Canada’s Minister of National Defence Harjit Sajjan announced Monday that the military is ramping up its operational preparedness in case it’s needed to aid remote communities struggling with COVID-19.
Mobilizing 24,000 troops represents about a quarter of the entire force and would be one of the largest peacetime mobilizations in Canadian history.
Those on standby include 10 Canadian Army units as well as Navy ships and Air Force aircraft and crew.
According to Sajjan, Canadian reservists and rangers are also being brought into service.
“These flexible teams are capable of operating as local response forces to assist with humanitarian support, wellness checks, natural disaster response and other tasks as required,” Sajjan said during a news conference with Prime Minister Justin Trudeau’s COVID-19 response committee.
“I also want to emphasize that particular attention was given to Indigenous and northern and Arctic communities.”
Sajjan was asked whether his department had responded to a request for military aid by the Long Point First Nation in Quebec to help enforce its confinement rules.
Long Point is located 630 km northwest of Montreal.
In a release sent out Monday, Chief Steeve Mathias said he has contacted both the federal government and province of Quebec for help controlling access to the community and ensuring that people there follow the strict self-isolation rules.
“Long Point is being left to its own devices. This is unacceptable and intolerable. The governments must assume their responsibilities and come help us deal with this crisis that is affecting us all and forcing us to take exceptional measures to ensure the health and safety of our members,” Mathias said.
Sajjan said there are a number of communities that have reached out to the Canadian government.
“We are in touch with many remote communities, especially Indigenous communities and the chief of defense staff has planning kind of early measures of what we can do,” he said.
The crews of two Royal Canadian Navy vessels were ordered to sequester in a Halifax hotel for two weeks as part of the preparation for any response.
Rear-Admiral Craig Baines, commander of Maritime Atlantic Forces, ordered sailors from HMCS Ville de Quebec and HMCS Moncton as well as the crew of a maritime helicopter detachment to sequester to ensure they are clear of the respiratory illness.
Efforts are underway to find an appropriate hotel, Baines said in a letter to sailors and their families, adding the sequestration won’t begin until April. After two weeks, the vessels and helicopter will head out to sea where they will be ready to respond to a domestic emergency as needed.

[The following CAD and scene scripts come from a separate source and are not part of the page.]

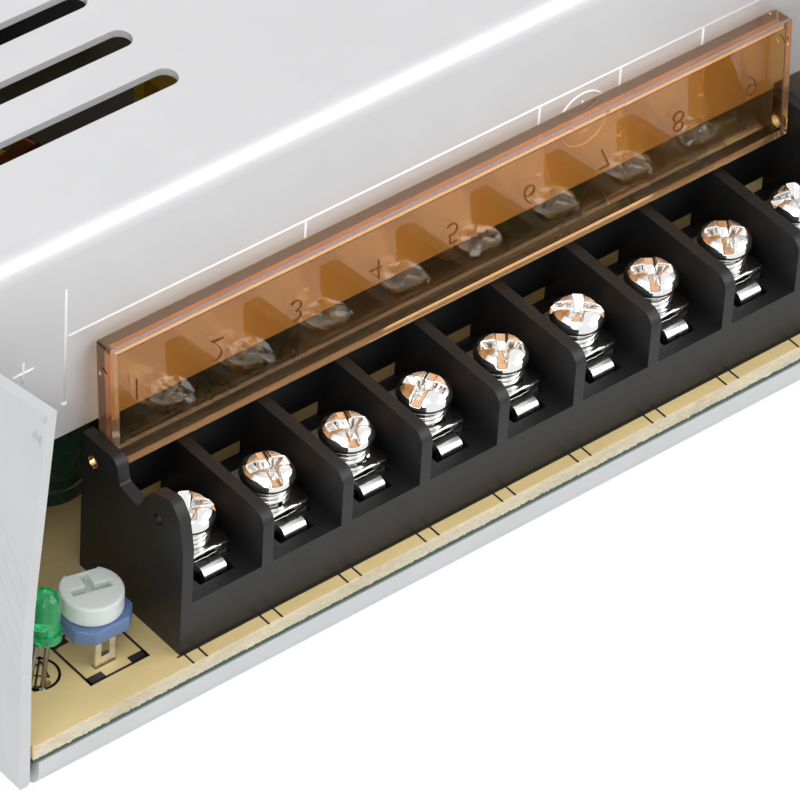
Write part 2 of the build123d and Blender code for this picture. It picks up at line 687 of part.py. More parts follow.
copper -= rod(transformer_x, transformer_y, coil_low, coil_high, tube_radius + wire_gap)
parts["transformer_core"] = ferrite
parts["transformer_bobbin"] = bobbin
parts["transformer_winding"] = copper

driver_x = right - 45.5
driver_y = end_face + 39.9
driver = box(driver_x - 8, driver_x + 8, driver_y - 7, driver_y + 7, board_top, board_top + 13)
driver = chamfer(driver.edges().filter_by(Axis.Z), 1.5)
driver -= box(driver_x - 9, driver_x - 5, driver_y - 4, driver_y + 4, board_top + 3, board_top + 10)
driver -= box(driver_x + 5, driver_x + 9, driver_y - 4, driver_y + 4, board_top + 3, board_top + 10)
parts["driver_transformer"] = driver

chip_x = 2.0
chip_y = end_face + 27.9
chip = box(chip_x - 10, chip_x + 10, chip_y - 3.2, chip_y + 3.2, board_top + 0.5, board_top + 3.8)
chip = chamfer(chip.edges().group_by(Axis.Z)[-1], 0.4)
chip -= rod(chip_x - 10, chip_y, board_top + 2.8, board_top + 5, 0.9)
for leg in range(8):
    x = chip_x + (leg - 3.5) * lead_pitch
    for side in (-1, 1):
        y = chip_y + side * 3.6
        inner_y = y - side * 0.8
        chip += box(x - 0.3, x + 0.3, min(y, inner_y), max(y, inner_y), board_top + 1.6, board_top + 2.0)
        chip += box(x - 0.3, x + 0.3, y - 0.15, y + 0.15, board_top, board_top + 2.0)
parts["control_chip"] = chip


# Mains side, behind the right of the block: fuse, surge limiter, filter and reservoir capacitors

fuse_x = right - 15.5
fuse_y = end_face + 8.0
fuse_level = board_top + 4.5
fuse_radius = 2.6
fuse = rod_x(fuse_x - 10, fuse_x + 10, fuse_y, fuse_level, fuse_radius)
fuse_clips = []
for x in (fuse_x - 7.5, fuse_x + 7.5):
    fuse_clips.append(box(x - 2.4, x + 2.4, fuse_y - 3.4, fuse_y + 3.4, board_top, fuse_level + 2.2)
                      - rod_x(x - 3, x + 3, fuse_y, fuse_level, fuse_radius + screw_hole_gap)
                      - box(x - 3, x + 3, fuse_y - 1.8, fuse_y + 1.8, fuse_level, fuse_level + 4))
parts["fuse"] = fuse
parts["fuse_clips"] = fuse_clips

limiter_x = right - 32.5
limiter_y = end_face + 9.0
limiter = Pos(limiter_x, limiter_y, board_top + 11.0) * Rot(90, 0, 0) * Cylinder(6.5, 4.0)
limiter = fillet(limiter.edges(), 1.2)
for offset in (-3.75, 3.75):
    limiter += rod(limiter_x + offset, limiter_y, board_top, board_top + 8.0, 0.4)
parts["surge_limiter"] = limiter

filter_cap_x = right - 26.5
filter_cap_y = end_face + 19.4
filter_cap = box(filter_cap_x - filter_cap_length / 2, filter_cap_x + filter_cap_length / 2,
                 filter_cap_y - filter_cap_depth / 2, filter_cap_y + filter_cap_depth / 2,
                 board_top, board_top + filter_cap_height)
filter_cap = fillet(filter_cap.edges().filter_by(Axis.Z), 1.0)
filter_cap = chamfer(filter_cap.edges().group_by(Axis.Z)[-1], 0.6)
parts["filter_capacitor"] = filter_cap

choke_x = right - 19.5
choke_y = end_face + 44.9
choke_core = box(choke_x - 13, choke_x + 13, choke_y - 4, choke_y + 4, board_top + 2, board_top + 28)
choke_core -= box(choke_x - 7, choke_x + 7, choke_y - 5, choke_y + 5, board_top + 8, board_top + 22)
choke_coils = []
for x in (choke_x - 10, choke_x + 10):
    drum = rod(x, choke_y, board_top + 9.2, board_top + 20.8, 6.6)
    drum += rod(x, choke_y, board_top + 8.2, board_top + 9.2, 7.4)
    drum += rod(x, choke_y, board_top + 20.8, board_top + 21.8, 7.4)
    hole = box(x - 3.2, x + 3.2, choke_y - 4.2, choke_y + 4.2, board_top, board_top + 30)
    choke_coils.append(drum - hole)
choke_foot = box(choke_x - 15, choke_x + 15, choke_y - 7, choke_y + 7, board_top, board_top + 2)
parts["filter_choke_core"] = choke_core
parts["filter_choke_coils"] = choke_coils
parts["filter_choke_foot"] = choke_foot

bridge_y = end_face + 71.9
bridge_body = box(wall_inside_right - 4.0, wall_inside_right, bridge_y - 12, bridge_y + 12,
                  board_top + 5, board_top + 22)
bridge_body = chamfer(bridge_body.edges().filter_by(Axis.X).group_by(Axis.Z)[-1][-1:], 3.0)
for leg in range(4):
    y = bridge_y - 9 + leg * 6
    bridge_body += box(wall_inside_right - 3.0, wall_inside_right - 2.2, y - 0.6, y + 0.6,
                       board_top, board_top + 6)
parts["bridge_rectifier"] = bridge_body

reservoirs = []
for y in (back - 55.5, back - 27.5):
    reservoirs.append(can(right - 21.5, y, capacitor_radius, capacitor_height))
parts["reservoir_capacitors"] = reservoirs

resistors = []
resistor_x = left + 29.5
resistor_z = board_top + 3.2
for row in range(resistor_count):
    y = back - 55.5 + row * resistor_pitch
    body = rod_x(resistor_x - resistor_length / 2, resistor_x + resistor_length / 2, y, resistor_z,
                 resistor_radius)
    body = fillet(body.edges(), 0.8)
    for side in (-1, 1):
        foot_x = resistor_x + side * (resistor_length / 2 + 2.5)
        inner_x = resistor_x + side * (resistor_length / 2 - 1.0)
        body += rod(foot_x, y, board_top, resistor_z + 0.3, 0.4)
        body += rod_x(foot_x, inner_x, y, resistor_z, 0.4)
    resistors.append(body)
parts["power_resistors"] = resistors

parts["circuit_board"] = board
parts["insulating_sheet"] = insulation
parts["board_spacers"] = spacers
parts["board_screws"] = board_screws

os.makedirs("parts", exist_ok=True)
for name, shape in parts.items():
    if isinstance(shape, (list, tuple)):
        shape = Compound(children=[Solid(item.solid().wrapped) for item in shape])
    export_step(shape, f"parts/{name}.step")
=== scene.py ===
import bpy
import bmesh
import json
import random
from math import cos, pi, radians, sin
from mathutils import Matrix, Vector


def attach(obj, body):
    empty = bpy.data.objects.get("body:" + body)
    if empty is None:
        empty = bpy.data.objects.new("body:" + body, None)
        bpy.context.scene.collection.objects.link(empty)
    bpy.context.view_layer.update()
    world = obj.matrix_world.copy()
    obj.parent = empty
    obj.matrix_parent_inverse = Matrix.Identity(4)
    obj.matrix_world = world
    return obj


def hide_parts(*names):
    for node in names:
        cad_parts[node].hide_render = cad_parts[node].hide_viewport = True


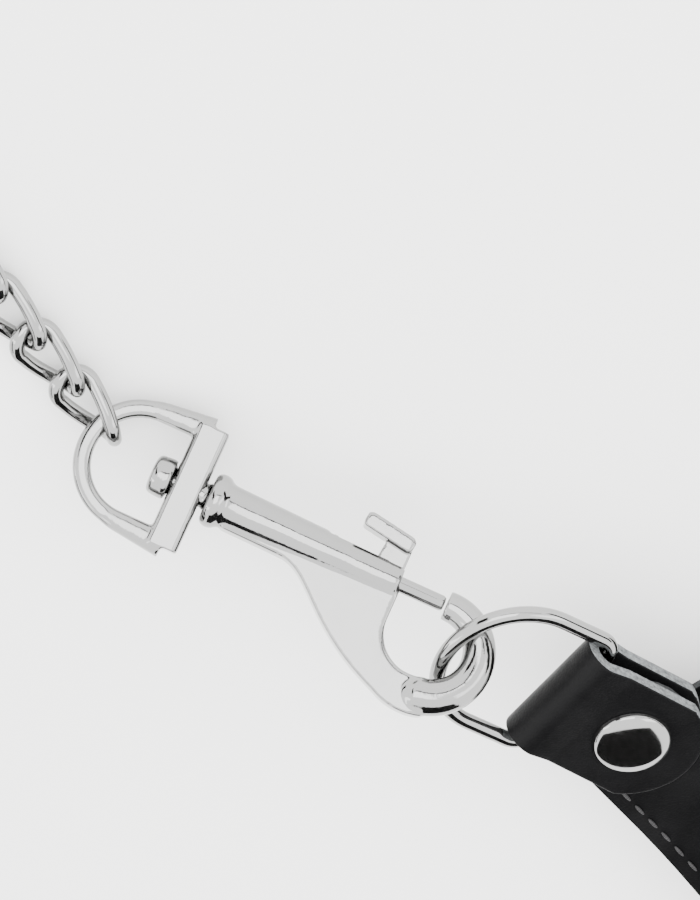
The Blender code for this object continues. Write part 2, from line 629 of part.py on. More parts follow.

“This option gives us the best chance of avoiding a community spread within one of the ships should someone have contracted the virus at the last minute due to natural family interactions,” he said in his letter.
“I recognize this decision will be very challenging for our sailors and their families. In many ways, it will be like they have left on deployment, while in reality they will be very close by.”
The U.S. Navy has seen COVID-19 infections on two of its nuclear-powered aircraft carriers over the past week, where close quarters have allowed the illness to spread like wildfire among the crew.
Baines could not say how long the Ville de Quebec and Moncton would remain at sea, suggesting it would largely depend on the pandemic.
The sequestration order came as the federal government promised the military is ready to respond should a formal request for assistance come from a province, territory or municipality, whether it is to help with COVID-19 or a natural disaster such as a flood.
The minister added that the government has been in touch with some remote communities to assess their needs. The military has in recent years provided assistance, including evacuations due to flooding and forest fires, to Indigenous communities and others in the north.
The military said it is on a war footing by telling them to stay healthy and be ready to respond. He also asked members who were in the process of voluntarily leaving the Forces to reconsider and encouraged veterans to rejoin.
Meanwhile, military commanders have been working to be ready to help with COVID-19 at the same time as they could also be asked to respond to natural disasters, with many communities across Canada having experienced extreme springtime flooding over the past few years.